When I make new friends and acquaintances and discuss my interest in offshore fishing, I occasionally get a response such as, “Wow, deep sea fishing sounds like fun,” or “I’d like to go deep sea fishing one day myself.”
Those two words “deep sea” bug me a bit, because although I fish way out in the ocean, most of the species I target feed at or near the surface. In my mind, true deep sea fishing is pulling something from way down below, and the methods used to take fish from those depths are a complete departure from anything I know.
My buddy Katsumi in Chigasaki City, Kanagawa Prefecture, is quite fond of hitting the water for deep pelagic species when they are in season and filling his cooler with a fresh catch that could rival that of a commercial fisherman.

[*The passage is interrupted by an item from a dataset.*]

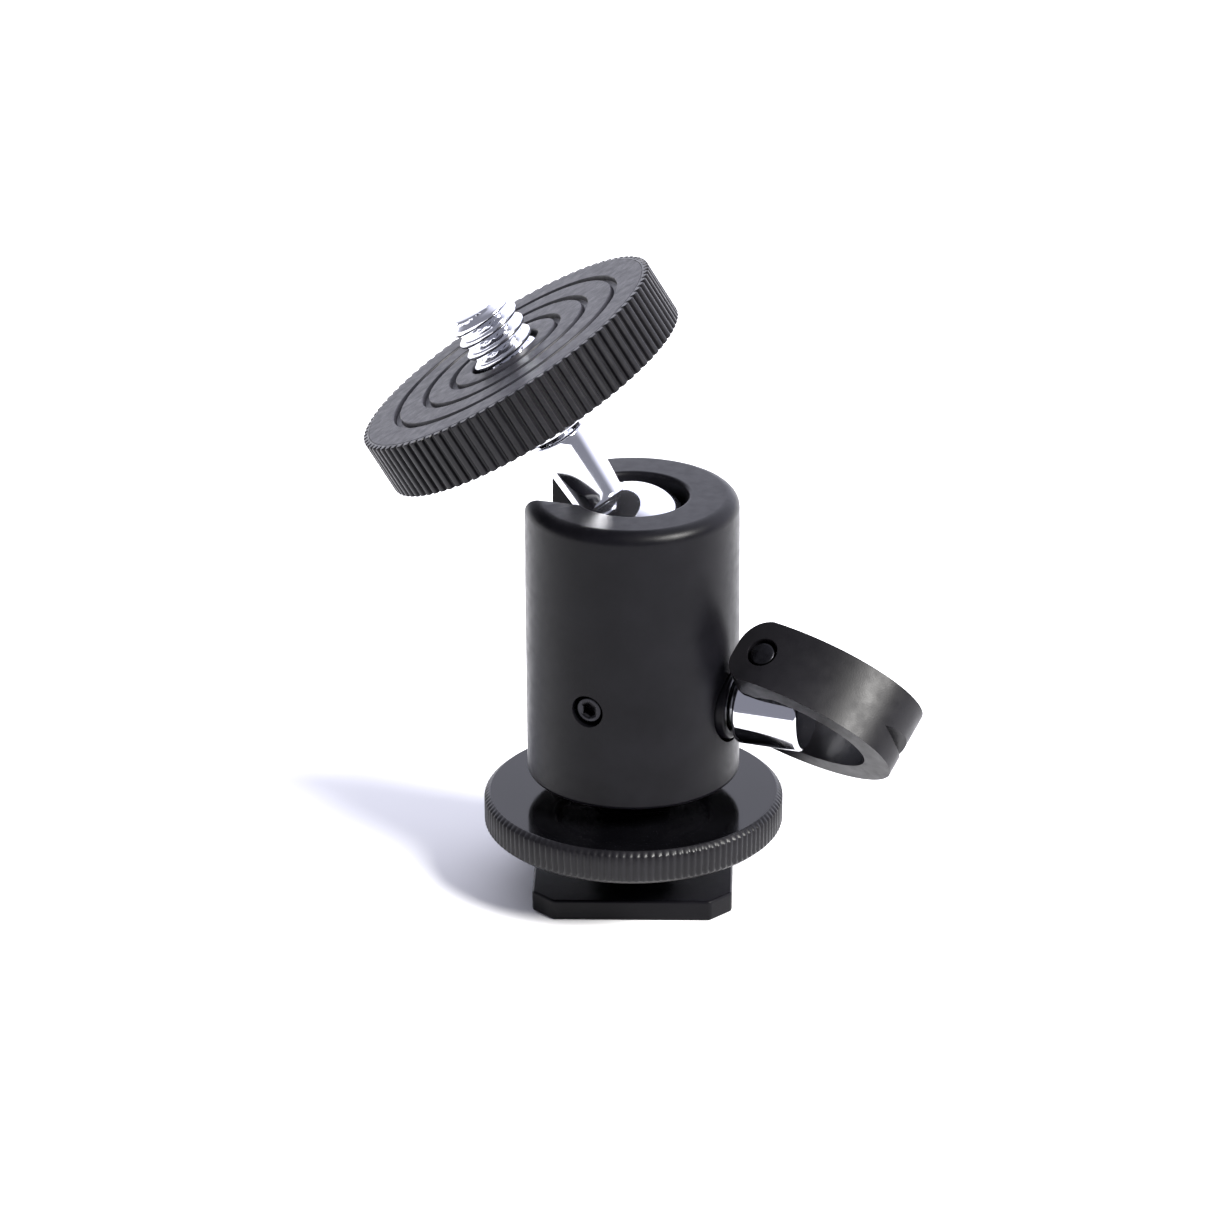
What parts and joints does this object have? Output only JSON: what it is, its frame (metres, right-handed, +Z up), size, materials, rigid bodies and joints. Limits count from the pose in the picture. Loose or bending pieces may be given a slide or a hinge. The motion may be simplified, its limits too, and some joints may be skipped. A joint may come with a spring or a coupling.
{
  "type": "mini ball head",
  "caption": "Small tilting ball head with a knurled camera platform, a side lock screw with a folding loop handle, and an accessory-shoe foot with a clamp ring.",
  "frame": {"origin": "centre of the foot's flat underside, on the housing's axis", "axes": "+Z up along the housing, +X along the foot's front edge towards the lock handle"},
  "size_m": [0.0512, 0.0307, 0.0603],
  "materials": {
    "satin_black": "fine satin black anodising",
    "gloss_black": "polished black anodising, fine straight knurl on the rim",
    "knurled_black": "black anodising, straight ribs on the rim",
    "chrome": "bright chrome plate",
    "steel": "machined steel",
    "black_steel": "black oxide steel",
    "nylon": "moulded nylon",
    "rubber": "matt rubber with turned rings"
  },
  "bodies": {
    "shoe": {"shoe_foot": "satin_black", "shoe_column": "satin_black", "mount_stud": "black_steel"},
    "washer": {"clamp_washer": "satin_black"},
    "ring": {"lock_ring": "gloss_black"},
    "housing": {"body_shell": "satin_black", "base_plug": "black_steel", "lock_bush": "satin_black", "set_screw": "black_steel", "push_piston": "steel", "seat_washer": "rubber"},
    "seat": {"lower_seat": "nylon"},
    "ball": {"ball_stem": "chrome"},
    "platform": {"stem_collar": "chrome", "platform_disc": "knurled_black", "platform_pad": "rubber", "camera_screw": "chrome"},
    "screw": {"cone_pin": "steel", "lock_screw": "chrome", "hinge_pin": "black_steel"},
    "handle": {"loop_handle": "satin_black"}
  },
  "joints": [
    {"name": "ring_travel", "type": "slide", "parent": "shoe", "child": "washer", "axis": [0, 0, 1], "range_m": [-0.0021, 0.002]},
    {"name": "ring_turn", "type": "hinge", "parent": "washer", "child": "ring", "pos_m": [0, 0, 0.00755], "axis": [0, 0, 1], "range_deg": [-750, 715]},
    {"name": "head_pan", "type": "hinge", "parent": "shoe", "child": "housing", "pos_m": [0, 0, 0.0116], "axis": [0, 0, 1], "range_deg": [-90, 90]},
    {"name": "ball_swing", "type": "hinge", "parent": "housing", "child": "seat", "pos_m": [0, 0, 0.03365], "axis": [0, 0, 1], "range_deg": [-11, 1]},
    {"name": "ball_tilt", "type": "hinge", "parent": "seat", "child": "ball", "pos_m": [0, 0, 0.03365], "axis": [-0.284, -0.9588, 0], "range_deg": [-54, 58]},
    {"name": "platform_spin", "type": "hinge", "parent": "ball", "child": "platform", "pos_m": [0, 0, 0.03365], "axis": [-0.5201, 0.0501, 0.8526], "continuous": true},
    {"name": "lock_turn", "type": "hinge", "parent": "housing", "child": "screw", "pos_m": [0, 0, 0.0194], "axis": [0.9483, -0.3173, 0], "range_deg": [0, 120]},
    {"name": "loop_fold", "type": "hinge", "parent": "screw", "child": "handle", "pos_m": [0.01337, -0.00259, 0.02085], "axis": [-0.1997, -0.5968, 0.7771], "range_deg": [-45, 90]}
  ],
  "couplings": [
    {"joint": "ring_travel", "follows": "ring_turn", "m_per_rad": 0.00015915}
  ]
}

Some of the species he brings up go for a premium price when they hit the shelves of fish markets.
This notion that deep equals higher quality fish struck me as odd when I first saw the ¥4,000 price tag of large kuro mutsu in Tokyo a decade ago but, the more I thought about it, the more it made sense.
For one thing, the high tech battery powered tackle used to target deep species can cost as much as a used car. Add the cost of extra fuel to get to the grounds and find the fish which may be holding as deep as 1,000 meters, and recreational anglers risk breaking the bank.
Fortunately it is possible to ride on boats skippered by skilled commercial fishermen who constantly monitor oceanic conditions and know which stretches of water are holding fish. For somewhere in the ballpark of ¥30,000 per person, anglers can get in a day of deep sea long line drift fishing, with tackle and bait included.
When the skipper reaches the grounds, the process of dropping the long lines has to be done in a specific order based on the position of the boat and the direction it will drift. These tediously constructed lines contain as many as 30 baited hooks and are dragged to the depths with a three-to-five-kilogram weight.
Everything is done carefully and methodically to avoid having any lines tangle as they sink to the target depth. The majority of one’s time on these trips is spent with lines deep in the water column drifting through a school of fish. Once the captain gives the signal for everyone to bring in their lines, the same mechanical process is done in reverse order.
Deep drifting for bentho-pelagic species seems to be a bit overly industrial on spec, but the fun of hauling in the catch keeps many coming back every year. Katsumi and his deep sea buddies have in years past brought back several ice chests of alphonsino (kinmedai) and other high quality species that would be nearly impossible to find at markets in quantity, much less for an affordable price.
Anyone interested in giving it a whirl should check with skippers at their local port or tackle shop staff to get an idea of which boats are running and specifics on season dates and pricing.